Given instruction → Retype everything from the line that contains "obj.matrix_world = Matrix.Identity(4)" down to the line that contains "# # A kitchen", inclusive, without altering or adding anything.

━━ Source material

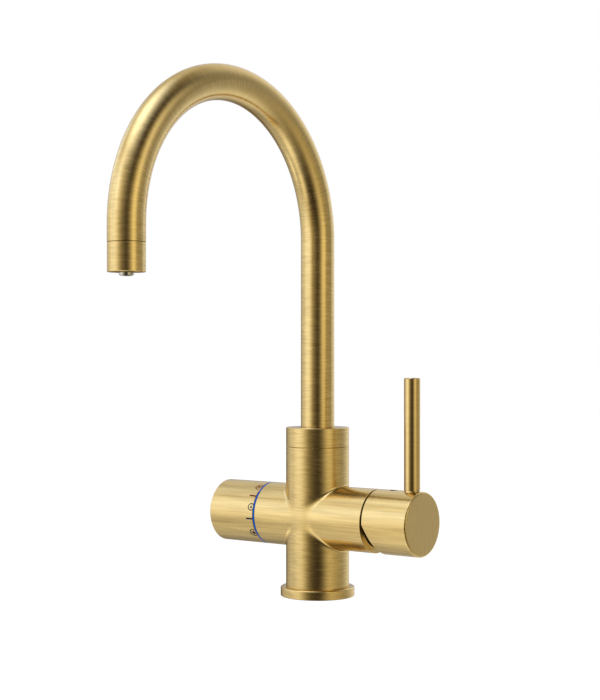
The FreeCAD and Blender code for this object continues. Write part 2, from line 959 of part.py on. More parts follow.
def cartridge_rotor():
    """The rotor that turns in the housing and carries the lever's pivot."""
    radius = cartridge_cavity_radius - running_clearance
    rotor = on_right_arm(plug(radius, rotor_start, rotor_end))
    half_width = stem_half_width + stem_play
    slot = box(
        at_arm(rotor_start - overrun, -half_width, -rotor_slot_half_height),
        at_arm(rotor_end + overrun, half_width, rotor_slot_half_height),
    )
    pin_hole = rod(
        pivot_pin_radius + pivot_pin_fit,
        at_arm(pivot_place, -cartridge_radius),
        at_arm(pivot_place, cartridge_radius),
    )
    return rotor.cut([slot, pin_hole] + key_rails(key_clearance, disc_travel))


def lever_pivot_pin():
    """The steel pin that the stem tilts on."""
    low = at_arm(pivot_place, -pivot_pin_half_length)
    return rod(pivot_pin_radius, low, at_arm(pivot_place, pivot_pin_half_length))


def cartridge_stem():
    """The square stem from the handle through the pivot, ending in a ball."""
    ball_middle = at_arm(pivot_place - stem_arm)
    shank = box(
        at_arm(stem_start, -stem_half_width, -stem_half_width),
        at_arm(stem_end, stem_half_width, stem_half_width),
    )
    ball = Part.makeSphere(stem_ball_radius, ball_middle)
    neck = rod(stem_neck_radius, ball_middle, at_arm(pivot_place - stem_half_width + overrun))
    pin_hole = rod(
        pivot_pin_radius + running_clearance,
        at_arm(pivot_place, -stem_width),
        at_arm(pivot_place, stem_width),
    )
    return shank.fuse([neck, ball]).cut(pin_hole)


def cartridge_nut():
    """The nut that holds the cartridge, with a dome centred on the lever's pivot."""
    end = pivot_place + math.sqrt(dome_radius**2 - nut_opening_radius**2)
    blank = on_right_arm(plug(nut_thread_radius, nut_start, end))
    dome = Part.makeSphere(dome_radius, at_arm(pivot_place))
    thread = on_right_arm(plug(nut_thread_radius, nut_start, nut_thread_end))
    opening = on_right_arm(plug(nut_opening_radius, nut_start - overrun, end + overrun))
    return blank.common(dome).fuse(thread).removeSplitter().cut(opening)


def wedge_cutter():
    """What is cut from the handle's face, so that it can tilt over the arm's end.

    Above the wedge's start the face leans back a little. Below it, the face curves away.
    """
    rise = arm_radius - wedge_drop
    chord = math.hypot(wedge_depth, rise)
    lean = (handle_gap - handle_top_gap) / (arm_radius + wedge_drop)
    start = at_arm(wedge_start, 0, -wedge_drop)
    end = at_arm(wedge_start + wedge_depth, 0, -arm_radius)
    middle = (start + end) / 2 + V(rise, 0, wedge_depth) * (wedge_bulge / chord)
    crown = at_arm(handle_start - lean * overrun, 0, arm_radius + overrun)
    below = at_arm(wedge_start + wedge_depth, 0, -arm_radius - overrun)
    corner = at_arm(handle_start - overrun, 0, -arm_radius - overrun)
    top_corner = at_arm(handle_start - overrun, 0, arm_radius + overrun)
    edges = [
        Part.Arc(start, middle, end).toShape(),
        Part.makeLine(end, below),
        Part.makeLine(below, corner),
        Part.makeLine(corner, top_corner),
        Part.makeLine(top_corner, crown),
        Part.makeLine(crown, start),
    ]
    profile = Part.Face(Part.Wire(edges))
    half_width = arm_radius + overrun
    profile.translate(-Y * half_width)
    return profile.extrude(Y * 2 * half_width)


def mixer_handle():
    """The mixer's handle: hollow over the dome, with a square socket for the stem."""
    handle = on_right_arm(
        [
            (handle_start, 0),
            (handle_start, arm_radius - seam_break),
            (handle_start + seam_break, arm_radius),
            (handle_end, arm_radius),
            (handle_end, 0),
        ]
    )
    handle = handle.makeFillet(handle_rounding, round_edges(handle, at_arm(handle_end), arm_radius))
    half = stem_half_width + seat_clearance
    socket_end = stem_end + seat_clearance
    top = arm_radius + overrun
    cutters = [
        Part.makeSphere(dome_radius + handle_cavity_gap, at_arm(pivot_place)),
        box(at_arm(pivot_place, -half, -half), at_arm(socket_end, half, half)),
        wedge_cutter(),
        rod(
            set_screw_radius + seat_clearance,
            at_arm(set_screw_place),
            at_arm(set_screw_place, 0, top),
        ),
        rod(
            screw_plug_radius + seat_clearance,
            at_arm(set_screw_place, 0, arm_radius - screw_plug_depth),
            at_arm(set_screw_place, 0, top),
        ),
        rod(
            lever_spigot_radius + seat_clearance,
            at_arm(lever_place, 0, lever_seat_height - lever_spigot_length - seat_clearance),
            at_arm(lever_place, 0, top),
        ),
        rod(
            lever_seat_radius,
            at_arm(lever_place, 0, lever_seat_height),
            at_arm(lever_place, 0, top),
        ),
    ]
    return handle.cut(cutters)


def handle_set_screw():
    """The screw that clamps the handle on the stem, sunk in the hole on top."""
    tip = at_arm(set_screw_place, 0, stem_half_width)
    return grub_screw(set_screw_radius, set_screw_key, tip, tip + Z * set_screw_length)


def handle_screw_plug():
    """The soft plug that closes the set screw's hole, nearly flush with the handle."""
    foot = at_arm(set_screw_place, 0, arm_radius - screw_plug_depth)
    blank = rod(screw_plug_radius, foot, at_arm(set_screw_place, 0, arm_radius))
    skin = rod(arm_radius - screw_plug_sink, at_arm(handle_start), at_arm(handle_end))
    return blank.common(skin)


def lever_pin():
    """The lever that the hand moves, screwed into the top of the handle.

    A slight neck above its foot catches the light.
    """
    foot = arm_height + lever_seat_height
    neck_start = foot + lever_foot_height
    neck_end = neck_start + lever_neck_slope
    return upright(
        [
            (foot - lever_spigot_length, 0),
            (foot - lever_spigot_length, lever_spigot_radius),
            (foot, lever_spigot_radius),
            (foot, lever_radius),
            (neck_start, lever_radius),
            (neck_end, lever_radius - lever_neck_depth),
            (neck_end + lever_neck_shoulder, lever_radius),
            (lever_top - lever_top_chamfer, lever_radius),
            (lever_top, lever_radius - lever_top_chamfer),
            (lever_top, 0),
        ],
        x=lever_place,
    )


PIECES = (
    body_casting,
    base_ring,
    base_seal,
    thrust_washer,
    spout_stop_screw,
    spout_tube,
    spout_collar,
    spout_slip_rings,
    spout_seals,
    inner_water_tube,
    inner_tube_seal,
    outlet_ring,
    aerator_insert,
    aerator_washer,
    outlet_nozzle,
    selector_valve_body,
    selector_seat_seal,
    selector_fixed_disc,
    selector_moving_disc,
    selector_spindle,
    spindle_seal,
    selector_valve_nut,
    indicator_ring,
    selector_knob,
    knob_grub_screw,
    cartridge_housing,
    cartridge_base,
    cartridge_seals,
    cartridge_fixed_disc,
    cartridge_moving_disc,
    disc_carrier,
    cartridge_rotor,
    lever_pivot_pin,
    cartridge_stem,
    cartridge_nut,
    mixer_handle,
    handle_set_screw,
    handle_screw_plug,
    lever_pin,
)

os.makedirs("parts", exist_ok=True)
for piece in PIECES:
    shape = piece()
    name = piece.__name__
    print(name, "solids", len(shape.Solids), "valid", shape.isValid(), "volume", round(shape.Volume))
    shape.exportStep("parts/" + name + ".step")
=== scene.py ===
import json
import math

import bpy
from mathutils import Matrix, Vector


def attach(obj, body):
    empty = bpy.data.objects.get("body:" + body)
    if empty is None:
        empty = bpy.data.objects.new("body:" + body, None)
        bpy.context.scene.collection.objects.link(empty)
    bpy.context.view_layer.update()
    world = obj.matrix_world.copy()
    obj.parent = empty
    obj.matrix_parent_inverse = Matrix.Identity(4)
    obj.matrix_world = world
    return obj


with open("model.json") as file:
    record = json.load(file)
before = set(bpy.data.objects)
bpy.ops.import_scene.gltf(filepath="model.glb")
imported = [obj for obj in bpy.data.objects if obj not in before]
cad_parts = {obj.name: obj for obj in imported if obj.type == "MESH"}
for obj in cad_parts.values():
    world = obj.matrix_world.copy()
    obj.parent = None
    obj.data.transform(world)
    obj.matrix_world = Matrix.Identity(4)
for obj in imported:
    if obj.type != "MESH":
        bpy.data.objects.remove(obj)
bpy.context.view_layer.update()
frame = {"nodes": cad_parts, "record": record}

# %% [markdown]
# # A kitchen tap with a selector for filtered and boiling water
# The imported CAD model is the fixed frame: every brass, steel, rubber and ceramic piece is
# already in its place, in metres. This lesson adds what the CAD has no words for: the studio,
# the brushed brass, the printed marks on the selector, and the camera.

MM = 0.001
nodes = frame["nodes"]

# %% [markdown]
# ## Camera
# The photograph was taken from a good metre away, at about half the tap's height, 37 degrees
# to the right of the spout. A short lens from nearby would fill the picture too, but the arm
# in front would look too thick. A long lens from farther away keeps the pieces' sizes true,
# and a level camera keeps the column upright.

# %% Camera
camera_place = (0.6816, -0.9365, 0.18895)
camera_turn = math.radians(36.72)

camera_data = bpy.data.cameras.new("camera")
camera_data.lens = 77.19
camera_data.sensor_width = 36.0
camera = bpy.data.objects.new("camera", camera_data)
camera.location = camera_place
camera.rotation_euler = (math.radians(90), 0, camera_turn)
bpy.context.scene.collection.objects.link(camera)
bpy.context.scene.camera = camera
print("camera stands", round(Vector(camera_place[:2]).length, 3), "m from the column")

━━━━

Exercise result →
    obj.matrix_world = Matrix.Identity(4)
for obj in imported:
    if obj.type != "MESH":
        bpy.data.objects.remove(obj)
bpy.context.view_layer.update()
frame = {"nodes": cad_parts, "record": record}

# %% [markdown]
# # A kitchen tap with a selector for filtered and boiling water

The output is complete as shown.